### EXERCISE GOAL
Select all lines in the records that include "lifts".

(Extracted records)
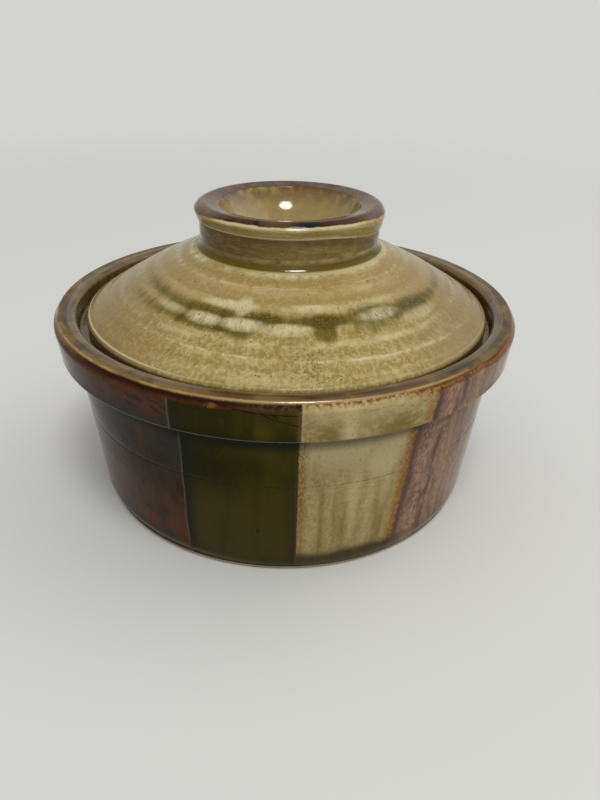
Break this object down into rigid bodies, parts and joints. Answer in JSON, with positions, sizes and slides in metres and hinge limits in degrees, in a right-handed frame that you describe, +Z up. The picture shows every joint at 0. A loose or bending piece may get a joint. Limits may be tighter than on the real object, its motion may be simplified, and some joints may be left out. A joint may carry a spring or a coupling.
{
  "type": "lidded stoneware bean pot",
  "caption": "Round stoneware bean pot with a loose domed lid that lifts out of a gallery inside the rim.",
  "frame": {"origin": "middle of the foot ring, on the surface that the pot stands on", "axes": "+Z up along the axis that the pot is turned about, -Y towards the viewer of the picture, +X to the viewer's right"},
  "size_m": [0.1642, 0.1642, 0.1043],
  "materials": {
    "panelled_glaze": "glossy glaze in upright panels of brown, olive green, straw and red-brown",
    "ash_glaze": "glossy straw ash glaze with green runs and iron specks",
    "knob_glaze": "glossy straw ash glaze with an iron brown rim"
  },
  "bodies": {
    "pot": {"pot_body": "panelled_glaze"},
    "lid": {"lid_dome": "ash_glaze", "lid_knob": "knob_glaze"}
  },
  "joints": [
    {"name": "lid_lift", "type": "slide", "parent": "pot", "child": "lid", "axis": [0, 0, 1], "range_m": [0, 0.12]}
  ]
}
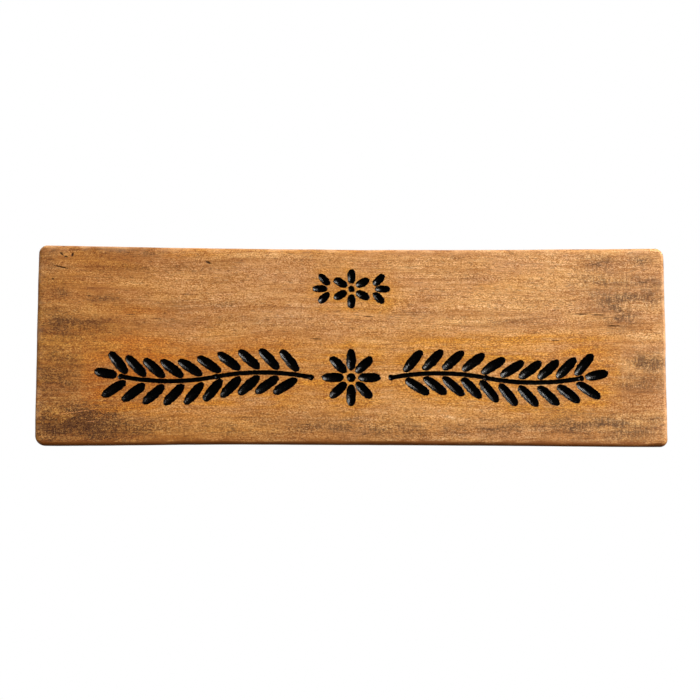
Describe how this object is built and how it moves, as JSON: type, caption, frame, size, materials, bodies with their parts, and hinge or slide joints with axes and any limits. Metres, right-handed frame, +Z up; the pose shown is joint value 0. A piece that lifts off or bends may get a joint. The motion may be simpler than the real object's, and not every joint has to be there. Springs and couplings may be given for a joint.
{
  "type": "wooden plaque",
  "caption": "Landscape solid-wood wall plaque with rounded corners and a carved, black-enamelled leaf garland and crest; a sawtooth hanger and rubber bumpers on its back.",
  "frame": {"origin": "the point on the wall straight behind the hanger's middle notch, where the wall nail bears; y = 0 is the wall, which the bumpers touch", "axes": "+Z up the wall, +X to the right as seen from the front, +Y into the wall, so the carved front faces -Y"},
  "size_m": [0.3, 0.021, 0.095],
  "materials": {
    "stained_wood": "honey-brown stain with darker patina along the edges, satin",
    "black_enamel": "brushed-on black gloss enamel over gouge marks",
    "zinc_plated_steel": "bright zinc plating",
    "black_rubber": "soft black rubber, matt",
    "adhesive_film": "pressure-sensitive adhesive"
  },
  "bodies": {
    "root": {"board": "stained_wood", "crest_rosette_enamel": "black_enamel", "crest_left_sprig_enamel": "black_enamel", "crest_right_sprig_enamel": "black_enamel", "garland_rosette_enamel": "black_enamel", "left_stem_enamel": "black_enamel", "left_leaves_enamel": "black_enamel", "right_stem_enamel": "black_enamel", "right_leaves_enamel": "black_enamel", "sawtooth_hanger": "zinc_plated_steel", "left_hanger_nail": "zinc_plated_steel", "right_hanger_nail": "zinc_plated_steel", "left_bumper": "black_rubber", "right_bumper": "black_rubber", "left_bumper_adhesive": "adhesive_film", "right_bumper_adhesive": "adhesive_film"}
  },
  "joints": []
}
---
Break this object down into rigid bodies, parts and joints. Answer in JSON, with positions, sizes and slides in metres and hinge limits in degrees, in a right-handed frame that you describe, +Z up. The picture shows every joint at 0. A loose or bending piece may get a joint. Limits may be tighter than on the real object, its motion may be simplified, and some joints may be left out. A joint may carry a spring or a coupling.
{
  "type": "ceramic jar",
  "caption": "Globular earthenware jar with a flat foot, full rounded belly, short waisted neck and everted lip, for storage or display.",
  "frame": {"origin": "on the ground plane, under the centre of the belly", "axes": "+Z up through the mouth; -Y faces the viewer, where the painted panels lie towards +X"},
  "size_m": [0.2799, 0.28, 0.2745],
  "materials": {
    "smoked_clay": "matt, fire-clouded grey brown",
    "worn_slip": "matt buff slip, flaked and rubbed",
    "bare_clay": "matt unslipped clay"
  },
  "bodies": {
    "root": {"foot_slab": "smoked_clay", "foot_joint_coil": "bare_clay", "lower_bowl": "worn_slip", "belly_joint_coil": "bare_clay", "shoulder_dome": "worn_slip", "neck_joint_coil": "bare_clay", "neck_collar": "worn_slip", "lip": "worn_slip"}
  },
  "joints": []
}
* * *
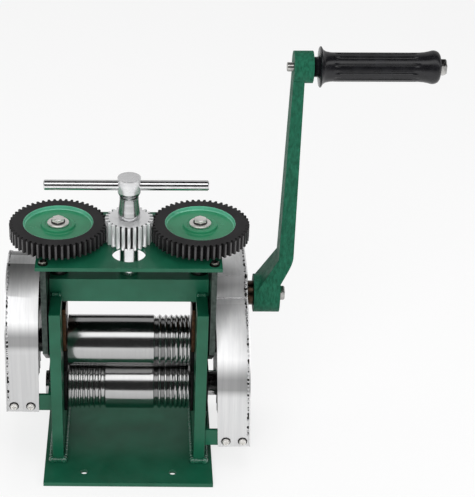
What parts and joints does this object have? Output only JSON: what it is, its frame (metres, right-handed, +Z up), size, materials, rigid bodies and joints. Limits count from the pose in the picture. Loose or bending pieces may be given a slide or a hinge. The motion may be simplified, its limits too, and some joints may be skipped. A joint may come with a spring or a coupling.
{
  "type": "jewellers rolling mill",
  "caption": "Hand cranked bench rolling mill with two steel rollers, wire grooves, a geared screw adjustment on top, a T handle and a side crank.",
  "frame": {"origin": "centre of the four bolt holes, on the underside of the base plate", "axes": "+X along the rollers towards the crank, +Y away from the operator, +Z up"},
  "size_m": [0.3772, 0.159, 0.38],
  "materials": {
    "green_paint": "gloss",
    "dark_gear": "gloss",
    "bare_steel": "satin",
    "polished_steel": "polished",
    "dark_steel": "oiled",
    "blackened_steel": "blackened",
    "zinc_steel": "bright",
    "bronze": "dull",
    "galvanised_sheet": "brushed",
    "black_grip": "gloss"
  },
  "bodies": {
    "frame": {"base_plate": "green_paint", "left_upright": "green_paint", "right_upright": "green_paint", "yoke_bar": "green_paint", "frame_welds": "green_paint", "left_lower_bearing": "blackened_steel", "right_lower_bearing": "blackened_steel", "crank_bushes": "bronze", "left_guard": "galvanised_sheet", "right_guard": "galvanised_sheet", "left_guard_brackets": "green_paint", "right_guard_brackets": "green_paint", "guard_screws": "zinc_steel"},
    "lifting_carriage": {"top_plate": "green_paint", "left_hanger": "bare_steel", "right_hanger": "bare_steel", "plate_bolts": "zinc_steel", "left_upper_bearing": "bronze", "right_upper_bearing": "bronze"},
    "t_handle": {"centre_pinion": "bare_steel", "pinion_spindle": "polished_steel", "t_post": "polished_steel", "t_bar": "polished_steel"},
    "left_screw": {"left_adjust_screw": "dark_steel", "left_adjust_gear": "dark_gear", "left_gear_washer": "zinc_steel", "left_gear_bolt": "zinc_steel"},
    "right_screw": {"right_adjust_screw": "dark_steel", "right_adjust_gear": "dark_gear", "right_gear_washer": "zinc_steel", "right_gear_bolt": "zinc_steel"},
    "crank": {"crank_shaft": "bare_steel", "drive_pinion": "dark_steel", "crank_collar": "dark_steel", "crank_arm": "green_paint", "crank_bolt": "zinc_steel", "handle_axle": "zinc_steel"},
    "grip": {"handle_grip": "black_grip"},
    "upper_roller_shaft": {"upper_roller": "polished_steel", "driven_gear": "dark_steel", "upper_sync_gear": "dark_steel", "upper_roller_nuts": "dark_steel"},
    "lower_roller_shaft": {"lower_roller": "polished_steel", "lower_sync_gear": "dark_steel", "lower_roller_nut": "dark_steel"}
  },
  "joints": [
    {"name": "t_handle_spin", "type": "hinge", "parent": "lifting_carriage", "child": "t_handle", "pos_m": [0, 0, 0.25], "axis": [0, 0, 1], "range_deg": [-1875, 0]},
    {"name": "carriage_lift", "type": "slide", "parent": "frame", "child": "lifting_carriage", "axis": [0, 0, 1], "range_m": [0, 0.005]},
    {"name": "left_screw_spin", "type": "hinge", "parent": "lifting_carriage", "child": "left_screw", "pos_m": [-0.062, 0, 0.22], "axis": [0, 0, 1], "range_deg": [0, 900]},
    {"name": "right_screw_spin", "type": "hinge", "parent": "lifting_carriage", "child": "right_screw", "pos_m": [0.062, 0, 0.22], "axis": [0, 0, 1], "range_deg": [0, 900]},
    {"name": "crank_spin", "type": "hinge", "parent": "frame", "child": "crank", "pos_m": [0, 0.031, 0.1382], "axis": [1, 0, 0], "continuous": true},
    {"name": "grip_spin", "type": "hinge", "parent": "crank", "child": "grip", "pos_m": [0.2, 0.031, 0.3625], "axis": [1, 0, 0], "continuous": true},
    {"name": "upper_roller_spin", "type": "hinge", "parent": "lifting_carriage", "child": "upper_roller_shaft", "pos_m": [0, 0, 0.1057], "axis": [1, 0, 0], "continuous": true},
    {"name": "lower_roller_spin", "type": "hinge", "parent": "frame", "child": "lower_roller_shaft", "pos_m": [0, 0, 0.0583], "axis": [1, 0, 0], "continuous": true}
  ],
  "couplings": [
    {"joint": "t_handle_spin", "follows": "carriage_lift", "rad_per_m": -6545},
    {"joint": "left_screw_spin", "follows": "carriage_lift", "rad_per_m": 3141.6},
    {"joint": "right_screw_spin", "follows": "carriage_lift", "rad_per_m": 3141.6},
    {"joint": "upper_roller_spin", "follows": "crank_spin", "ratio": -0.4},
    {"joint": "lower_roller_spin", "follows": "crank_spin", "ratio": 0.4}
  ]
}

### TASK SOLUTION
  "caption": "Round stoneware bean pot with a loose domed lid that lifts out of a gallery inside the rim.",
Describe how this object is built and how it moves, as JSON: type, caption, frame, size, materials, bodies with their parts, and hinge or slide joints with axes and any limits. Metres, right-handed frame, +Z up; the pose shown is joint value 0. A piece that lifts off or bends may get a joint. The motion may be simpler than the real object's, and not every joint has to be there. Springs and couplings may be given for a joint.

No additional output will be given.